-- START PROVIDED RECORDS --

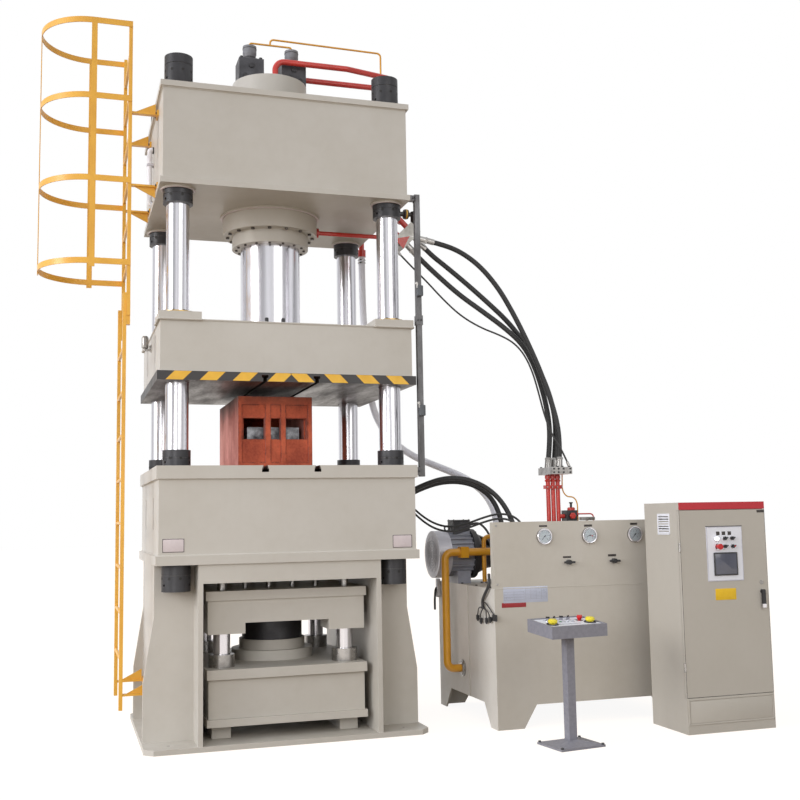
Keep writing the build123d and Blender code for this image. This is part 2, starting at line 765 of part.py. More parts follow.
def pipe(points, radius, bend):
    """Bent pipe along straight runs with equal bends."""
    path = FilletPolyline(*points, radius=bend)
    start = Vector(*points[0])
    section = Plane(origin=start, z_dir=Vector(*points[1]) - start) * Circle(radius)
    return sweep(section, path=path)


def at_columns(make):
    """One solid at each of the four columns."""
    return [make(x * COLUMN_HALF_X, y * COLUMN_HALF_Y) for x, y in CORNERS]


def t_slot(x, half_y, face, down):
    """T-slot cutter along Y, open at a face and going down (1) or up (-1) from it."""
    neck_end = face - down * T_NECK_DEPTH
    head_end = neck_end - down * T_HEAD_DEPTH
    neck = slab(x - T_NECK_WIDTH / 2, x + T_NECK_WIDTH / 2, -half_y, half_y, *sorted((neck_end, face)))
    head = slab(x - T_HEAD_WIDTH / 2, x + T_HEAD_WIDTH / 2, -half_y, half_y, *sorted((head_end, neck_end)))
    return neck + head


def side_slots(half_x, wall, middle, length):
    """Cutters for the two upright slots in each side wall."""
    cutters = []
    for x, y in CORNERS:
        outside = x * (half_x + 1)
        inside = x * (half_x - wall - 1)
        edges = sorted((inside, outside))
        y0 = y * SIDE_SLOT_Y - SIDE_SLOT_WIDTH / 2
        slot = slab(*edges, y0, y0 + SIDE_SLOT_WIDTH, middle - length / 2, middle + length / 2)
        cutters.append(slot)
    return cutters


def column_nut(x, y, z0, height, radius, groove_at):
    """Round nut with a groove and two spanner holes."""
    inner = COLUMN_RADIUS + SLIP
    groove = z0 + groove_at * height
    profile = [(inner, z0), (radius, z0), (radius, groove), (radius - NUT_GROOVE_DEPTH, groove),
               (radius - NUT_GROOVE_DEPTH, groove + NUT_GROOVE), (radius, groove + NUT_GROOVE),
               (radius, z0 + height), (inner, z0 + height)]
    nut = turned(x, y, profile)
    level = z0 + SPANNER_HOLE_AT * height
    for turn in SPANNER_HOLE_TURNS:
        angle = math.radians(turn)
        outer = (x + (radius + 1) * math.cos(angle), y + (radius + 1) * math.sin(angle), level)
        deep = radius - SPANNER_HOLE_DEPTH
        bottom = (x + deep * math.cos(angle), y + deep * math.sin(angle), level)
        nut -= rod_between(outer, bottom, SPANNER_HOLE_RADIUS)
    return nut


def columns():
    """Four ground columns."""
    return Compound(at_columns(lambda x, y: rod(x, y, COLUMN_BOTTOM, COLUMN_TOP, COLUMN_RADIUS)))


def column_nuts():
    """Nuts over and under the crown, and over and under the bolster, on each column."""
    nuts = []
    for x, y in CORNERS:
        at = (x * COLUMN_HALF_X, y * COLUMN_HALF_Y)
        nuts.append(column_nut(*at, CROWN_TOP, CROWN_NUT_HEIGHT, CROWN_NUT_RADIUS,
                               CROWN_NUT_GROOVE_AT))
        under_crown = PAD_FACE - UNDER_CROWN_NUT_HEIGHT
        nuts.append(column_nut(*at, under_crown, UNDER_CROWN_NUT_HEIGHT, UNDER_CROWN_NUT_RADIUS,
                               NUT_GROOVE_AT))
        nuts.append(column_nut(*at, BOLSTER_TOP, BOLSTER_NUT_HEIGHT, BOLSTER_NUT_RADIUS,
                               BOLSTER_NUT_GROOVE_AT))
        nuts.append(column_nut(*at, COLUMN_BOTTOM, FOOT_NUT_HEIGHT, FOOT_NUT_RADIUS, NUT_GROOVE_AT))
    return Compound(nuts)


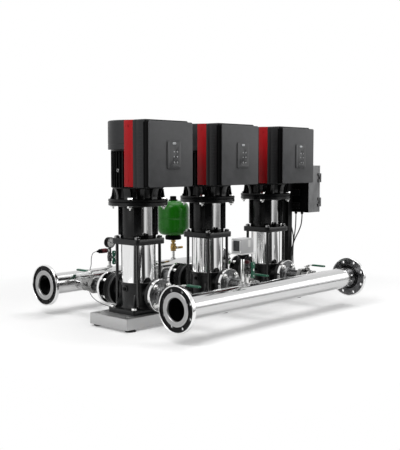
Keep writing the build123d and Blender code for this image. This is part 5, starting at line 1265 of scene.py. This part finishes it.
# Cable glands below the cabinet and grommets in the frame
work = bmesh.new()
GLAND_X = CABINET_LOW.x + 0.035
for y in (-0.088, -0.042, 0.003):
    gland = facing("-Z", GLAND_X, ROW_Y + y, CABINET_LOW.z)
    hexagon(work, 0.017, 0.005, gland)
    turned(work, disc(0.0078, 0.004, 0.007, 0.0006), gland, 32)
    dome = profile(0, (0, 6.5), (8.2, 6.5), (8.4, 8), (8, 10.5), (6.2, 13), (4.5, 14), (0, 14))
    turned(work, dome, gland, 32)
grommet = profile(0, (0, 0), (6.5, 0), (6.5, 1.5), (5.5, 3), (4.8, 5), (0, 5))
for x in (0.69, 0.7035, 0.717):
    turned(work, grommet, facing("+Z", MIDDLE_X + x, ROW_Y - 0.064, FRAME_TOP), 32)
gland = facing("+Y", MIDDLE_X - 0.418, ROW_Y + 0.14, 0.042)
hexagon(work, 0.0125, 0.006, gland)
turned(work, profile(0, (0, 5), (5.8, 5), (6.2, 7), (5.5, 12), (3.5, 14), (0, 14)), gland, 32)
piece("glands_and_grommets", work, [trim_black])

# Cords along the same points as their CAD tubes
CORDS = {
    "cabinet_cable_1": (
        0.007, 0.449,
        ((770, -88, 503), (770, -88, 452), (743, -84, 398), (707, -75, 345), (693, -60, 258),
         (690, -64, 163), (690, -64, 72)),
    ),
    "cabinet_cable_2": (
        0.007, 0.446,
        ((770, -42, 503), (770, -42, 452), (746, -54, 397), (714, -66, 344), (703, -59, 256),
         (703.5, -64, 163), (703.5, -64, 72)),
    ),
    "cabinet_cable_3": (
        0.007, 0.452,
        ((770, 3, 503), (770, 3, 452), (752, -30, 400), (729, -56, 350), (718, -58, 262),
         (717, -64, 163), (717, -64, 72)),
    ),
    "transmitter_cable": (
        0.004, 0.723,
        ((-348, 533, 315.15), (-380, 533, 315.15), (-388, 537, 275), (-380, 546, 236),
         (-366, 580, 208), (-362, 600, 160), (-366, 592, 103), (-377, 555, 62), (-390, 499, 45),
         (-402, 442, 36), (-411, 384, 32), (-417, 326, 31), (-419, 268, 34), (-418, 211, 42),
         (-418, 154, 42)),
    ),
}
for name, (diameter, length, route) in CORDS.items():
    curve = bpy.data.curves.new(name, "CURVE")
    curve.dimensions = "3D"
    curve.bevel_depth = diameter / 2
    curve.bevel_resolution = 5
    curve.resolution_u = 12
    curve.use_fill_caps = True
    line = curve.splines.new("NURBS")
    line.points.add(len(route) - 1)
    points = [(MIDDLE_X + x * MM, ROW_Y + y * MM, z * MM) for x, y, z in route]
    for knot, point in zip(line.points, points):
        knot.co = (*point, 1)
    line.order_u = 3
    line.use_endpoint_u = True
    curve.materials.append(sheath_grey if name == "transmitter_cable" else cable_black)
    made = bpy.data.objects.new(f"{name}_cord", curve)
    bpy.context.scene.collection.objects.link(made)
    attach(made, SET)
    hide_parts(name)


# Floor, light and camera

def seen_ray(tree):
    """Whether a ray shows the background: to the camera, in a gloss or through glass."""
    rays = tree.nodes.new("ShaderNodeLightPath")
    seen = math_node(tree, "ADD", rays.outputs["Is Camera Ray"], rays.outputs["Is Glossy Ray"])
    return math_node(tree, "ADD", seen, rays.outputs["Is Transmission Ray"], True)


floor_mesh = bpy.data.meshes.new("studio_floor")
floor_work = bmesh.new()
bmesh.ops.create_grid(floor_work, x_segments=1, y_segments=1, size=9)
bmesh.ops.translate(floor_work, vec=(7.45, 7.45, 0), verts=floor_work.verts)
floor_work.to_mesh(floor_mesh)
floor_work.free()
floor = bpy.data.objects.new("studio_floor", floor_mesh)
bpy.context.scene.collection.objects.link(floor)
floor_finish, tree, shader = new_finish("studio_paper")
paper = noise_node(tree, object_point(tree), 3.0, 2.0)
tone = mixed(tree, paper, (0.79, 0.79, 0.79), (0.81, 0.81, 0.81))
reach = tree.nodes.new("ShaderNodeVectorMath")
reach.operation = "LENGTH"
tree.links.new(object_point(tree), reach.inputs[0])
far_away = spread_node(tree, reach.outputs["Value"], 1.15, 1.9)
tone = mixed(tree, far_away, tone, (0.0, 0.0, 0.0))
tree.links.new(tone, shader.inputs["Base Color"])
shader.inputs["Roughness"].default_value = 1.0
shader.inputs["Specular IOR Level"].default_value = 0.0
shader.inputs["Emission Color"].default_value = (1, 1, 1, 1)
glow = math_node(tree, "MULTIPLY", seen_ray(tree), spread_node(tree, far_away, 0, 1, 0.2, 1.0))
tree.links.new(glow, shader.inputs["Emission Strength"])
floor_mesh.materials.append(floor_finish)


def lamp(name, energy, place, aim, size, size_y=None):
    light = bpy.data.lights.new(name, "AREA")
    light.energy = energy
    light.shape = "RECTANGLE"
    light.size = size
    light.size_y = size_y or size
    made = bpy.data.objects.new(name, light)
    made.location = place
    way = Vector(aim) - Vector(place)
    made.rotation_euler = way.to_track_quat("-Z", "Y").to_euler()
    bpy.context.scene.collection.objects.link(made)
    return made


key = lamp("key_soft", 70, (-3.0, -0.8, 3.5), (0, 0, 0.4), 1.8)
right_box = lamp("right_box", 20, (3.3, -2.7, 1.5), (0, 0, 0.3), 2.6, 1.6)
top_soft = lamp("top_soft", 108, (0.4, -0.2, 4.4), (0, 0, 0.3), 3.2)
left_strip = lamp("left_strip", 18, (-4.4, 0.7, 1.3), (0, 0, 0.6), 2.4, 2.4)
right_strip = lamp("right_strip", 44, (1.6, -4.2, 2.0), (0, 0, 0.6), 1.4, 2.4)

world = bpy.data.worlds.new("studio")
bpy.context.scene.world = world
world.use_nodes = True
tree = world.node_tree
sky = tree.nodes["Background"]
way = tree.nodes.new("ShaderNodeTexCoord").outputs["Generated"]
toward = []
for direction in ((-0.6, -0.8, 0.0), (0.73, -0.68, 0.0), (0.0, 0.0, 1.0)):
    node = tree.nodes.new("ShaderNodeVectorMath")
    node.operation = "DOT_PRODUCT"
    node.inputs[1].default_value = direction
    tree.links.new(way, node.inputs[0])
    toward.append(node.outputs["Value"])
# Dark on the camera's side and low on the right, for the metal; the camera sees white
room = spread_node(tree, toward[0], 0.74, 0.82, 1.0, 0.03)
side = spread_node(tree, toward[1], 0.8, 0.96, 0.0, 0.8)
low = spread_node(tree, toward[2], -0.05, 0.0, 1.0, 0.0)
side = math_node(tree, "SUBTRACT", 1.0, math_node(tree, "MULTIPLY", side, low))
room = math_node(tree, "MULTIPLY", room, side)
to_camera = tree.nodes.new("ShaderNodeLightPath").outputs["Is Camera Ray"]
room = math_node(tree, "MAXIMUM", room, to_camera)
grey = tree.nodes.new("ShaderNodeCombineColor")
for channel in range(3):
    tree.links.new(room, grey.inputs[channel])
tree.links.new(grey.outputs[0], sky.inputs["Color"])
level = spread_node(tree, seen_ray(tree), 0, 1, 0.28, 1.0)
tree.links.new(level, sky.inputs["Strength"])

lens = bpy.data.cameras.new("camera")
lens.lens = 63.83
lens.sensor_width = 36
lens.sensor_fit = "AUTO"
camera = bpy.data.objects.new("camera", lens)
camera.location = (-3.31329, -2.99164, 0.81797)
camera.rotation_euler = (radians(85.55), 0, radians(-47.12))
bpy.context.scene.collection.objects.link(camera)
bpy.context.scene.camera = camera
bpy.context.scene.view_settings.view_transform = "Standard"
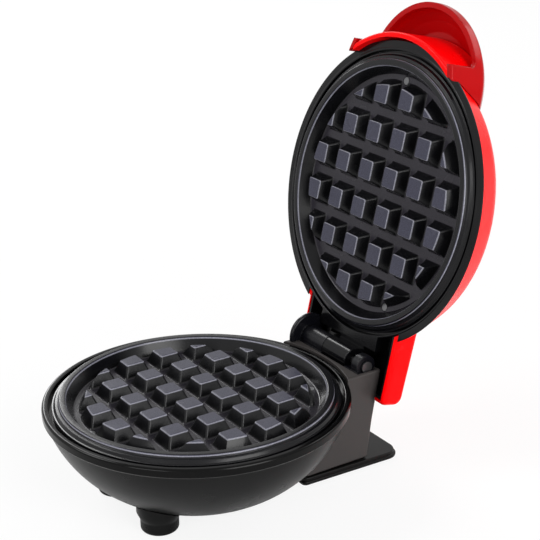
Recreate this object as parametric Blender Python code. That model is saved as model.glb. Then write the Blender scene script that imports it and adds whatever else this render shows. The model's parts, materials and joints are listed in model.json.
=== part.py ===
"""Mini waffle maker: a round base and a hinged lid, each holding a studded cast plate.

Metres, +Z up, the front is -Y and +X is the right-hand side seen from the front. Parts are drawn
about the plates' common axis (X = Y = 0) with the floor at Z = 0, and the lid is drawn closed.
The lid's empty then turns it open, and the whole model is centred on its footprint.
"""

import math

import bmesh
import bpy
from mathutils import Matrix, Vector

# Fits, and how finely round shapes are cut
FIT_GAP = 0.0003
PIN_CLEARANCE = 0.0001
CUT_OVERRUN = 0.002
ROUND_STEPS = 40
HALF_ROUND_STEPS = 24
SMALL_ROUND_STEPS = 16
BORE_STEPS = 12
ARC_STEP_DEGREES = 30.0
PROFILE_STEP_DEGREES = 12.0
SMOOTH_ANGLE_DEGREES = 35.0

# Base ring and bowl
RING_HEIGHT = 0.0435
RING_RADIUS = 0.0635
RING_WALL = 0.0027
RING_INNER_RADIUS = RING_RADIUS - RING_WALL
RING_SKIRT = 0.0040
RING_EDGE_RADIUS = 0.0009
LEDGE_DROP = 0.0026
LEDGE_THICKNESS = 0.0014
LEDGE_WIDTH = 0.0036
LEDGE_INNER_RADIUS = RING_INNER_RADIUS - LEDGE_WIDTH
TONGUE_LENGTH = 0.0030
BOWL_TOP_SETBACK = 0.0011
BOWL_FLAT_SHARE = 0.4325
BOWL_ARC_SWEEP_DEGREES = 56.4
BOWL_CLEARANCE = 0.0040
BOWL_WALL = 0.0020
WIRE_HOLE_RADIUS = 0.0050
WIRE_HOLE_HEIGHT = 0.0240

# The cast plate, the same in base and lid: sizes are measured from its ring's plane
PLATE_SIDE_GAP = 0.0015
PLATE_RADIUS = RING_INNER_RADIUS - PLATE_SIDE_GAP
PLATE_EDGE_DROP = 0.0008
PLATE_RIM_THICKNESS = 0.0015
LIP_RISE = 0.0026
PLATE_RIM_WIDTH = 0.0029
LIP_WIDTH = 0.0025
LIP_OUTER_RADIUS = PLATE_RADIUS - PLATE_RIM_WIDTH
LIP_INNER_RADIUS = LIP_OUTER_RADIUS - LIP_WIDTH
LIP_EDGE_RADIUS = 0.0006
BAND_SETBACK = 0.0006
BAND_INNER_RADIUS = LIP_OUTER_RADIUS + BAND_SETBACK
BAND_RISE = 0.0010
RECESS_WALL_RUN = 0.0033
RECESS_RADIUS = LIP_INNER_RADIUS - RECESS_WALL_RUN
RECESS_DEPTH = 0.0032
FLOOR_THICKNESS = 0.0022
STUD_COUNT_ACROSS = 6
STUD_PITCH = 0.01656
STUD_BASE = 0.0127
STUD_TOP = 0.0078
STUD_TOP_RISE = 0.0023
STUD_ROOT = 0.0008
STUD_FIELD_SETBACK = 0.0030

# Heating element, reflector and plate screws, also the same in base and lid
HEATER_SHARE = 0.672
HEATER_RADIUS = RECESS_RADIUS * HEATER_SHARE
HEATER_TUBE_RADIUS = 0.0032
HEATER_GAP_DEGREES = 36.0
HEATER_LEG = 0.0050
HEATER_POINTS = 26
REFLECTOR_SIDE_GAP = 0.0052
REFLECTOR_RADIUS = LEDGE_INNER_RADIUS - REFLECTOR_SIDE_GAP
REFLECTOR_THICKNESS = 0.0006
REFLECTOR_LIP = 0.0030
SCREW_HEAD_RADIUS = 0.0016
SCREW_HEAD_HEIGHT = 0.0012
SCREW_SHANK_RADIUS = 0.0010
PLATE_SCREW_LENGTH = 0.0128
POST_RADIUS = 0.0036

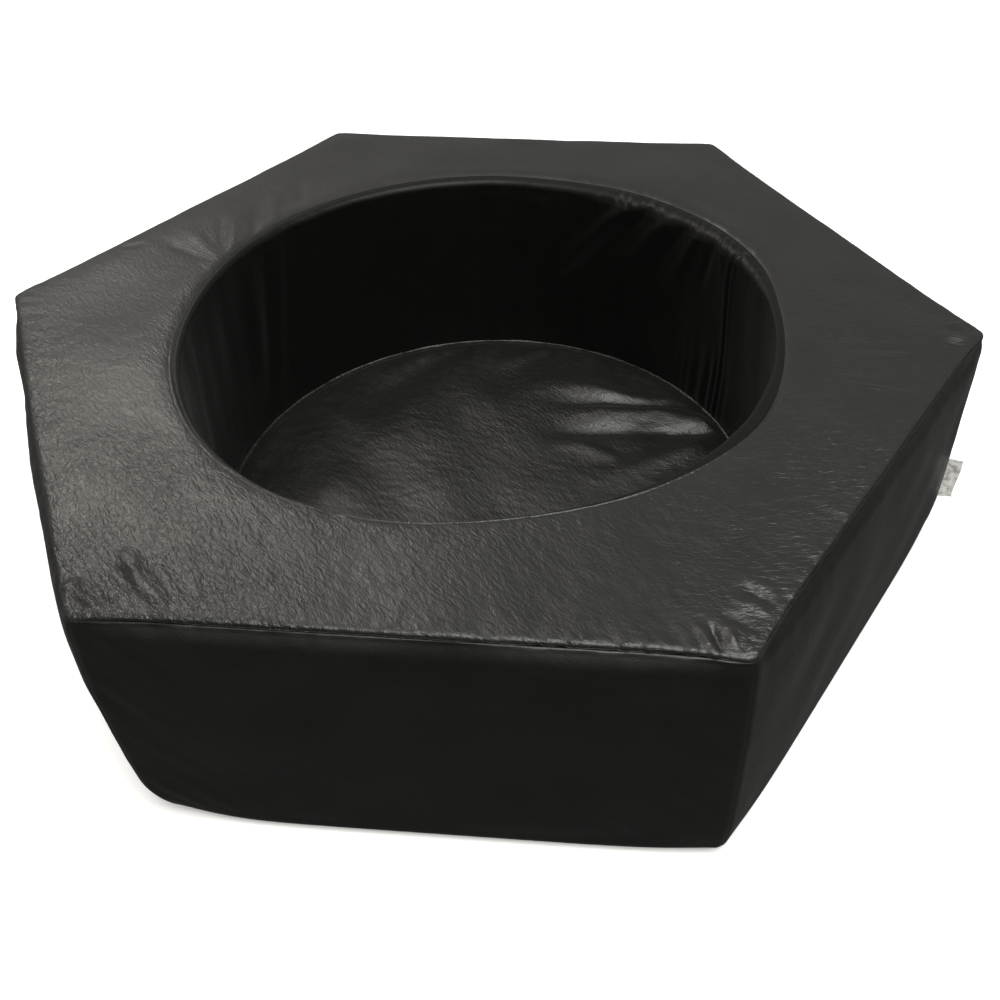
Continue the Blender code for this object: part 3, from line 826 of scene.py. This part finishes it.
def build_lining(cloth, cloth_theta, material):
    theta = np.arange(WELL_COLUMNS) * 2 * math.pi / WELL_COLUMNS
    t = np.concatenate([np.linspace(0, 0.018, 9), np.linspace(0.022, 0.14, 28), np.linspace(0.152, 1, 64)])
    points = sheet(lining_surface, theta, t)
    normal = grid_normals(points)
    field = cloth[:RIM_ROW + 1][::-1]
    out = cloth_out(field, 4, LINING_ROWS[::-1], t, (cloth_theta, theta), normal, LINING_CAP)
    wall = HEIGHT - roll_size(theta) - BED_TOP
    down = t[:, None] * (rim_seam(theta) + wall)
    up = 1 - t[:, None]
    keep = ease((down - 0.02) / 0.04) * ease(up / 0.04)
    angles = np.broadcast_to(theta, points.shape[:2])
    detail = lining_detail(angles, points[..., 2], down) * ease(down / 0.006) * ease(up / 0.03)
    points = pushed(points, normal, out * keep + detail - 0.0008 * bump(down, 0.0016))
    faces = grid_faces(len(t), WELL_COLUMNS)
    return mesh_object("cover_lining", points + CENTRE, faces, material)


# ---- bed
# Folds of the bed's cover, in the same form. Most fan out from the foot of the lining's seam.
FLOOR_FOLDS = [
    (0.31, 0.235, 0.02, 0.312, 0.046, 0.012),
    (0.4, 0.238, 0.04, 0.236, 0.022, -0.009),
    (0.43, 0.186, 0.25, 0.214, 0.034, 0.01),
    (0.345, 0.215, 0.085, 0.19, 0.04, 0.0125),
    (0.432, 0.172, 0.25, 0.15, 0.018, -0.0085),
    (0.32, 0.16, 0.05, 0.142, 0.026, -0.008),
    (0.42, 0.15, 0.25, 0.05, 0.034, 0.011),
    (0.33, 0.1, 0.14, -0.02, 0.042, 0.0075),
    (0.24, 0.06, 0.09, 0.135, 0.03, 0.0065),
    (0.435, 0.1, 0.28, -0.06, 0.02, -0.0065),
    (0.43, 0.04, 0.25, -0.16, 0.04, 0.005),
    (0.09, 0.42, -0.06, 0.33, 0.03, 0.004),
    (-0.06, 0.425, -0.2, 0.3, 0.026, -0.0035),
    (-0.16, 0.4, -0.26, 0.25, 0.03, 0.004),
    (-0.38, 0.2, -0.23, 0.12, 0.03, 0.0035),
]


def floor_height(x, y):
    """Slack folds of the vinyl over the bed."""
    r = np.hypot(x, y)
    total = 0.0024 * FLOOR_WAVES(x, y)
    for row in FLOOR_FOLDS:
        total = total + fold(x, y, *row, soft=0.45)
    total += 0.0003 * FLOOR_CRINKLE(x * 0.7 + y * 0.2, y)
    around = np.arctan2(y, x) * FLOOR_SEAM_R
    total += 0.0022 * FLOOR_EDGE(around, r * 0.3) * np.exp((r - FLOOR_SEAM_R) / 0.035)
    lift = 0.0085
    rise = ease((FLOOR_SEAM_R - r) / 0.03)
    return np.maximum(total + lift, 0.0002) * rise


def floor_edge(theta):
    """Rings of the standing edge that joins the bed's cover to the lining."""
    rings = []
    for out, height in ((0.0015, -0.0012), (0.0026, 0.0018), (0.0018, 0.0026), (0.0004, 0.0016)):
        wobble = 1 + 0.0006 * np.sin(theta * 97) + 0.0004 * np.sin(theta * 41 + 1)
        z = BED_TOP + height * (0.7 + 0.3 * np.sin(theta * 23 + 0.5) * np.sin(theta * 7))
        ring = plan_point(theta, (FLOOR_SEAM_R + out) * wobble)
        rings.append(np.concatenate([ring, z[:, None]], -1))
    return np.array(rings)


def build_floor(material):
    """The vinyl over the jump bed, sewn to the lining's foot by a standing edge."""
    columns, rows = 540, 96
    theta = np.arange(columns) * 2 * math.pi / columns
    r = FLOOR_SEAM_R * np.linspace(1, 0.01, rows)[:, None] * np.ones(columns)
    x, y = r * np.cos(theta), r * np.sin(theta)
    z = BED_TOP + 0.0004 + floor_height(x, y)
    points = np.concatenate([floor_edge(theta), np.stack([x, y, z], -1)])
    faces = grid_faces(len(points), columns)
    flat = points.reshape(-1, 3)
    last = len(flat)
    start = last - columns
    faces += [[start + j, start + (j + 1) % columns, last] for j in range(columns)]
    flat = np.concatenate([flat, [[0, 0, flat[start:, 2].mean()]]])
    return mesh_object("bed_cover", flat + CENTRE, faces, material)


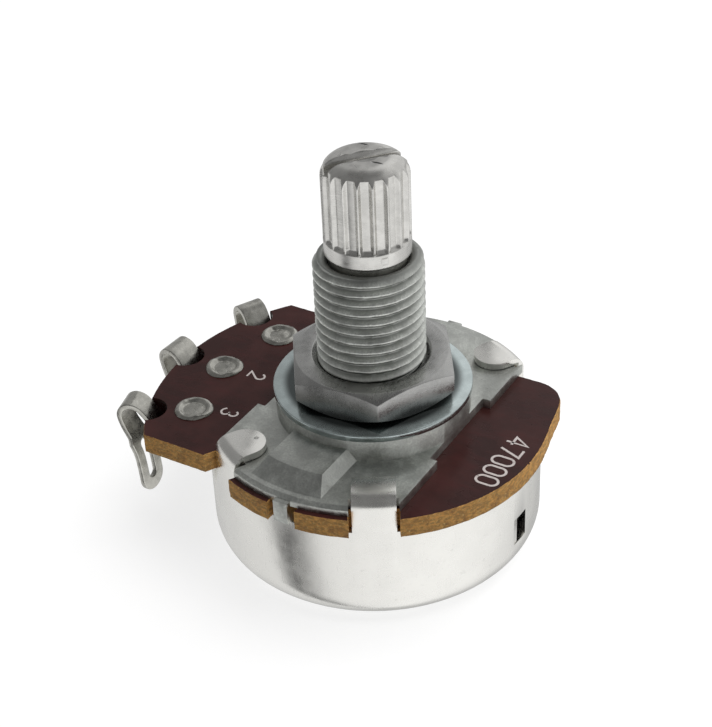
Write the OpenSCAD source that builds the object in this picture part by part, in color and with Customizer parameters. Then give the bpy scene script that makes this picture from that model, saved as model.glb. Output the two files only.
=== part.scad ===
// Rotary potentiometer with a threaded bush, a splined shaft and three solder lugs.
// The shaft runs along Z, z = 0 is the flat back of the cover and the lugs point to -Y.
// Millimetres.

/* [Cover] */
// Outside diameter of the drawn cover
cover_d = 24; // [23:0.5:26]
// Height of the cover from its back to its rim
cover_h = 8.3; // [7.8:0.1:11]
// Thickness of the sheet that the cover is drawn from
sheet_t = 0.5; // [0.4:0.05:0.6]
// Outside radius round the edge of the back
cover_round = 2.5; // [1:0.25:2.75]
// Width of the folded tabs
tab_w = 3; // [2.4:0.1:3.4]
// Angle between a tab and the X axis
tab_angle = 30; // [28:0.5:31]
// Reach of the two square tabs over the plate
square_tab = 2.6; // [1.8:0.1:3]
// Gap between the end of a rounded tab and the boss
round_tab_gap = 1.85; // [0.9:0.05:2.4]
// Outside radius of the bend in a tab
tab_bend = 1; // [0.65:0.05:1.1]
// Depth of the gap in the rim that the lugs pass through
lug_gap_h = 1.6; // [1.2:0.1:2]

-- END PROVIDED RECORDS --

Find "else". Copy every line it occurs in.

EXPECTED OUTPUT:
    curve.materials.append(sheath_grey if name == "transmitter_cable" else cable_black)
Recreate this object as parametric Blender Python code. That model is saved as model.glb. Then write the Blender scene script that imports it and adds whatever else this render shows. The model's parts, materials and joints are listed in model.json.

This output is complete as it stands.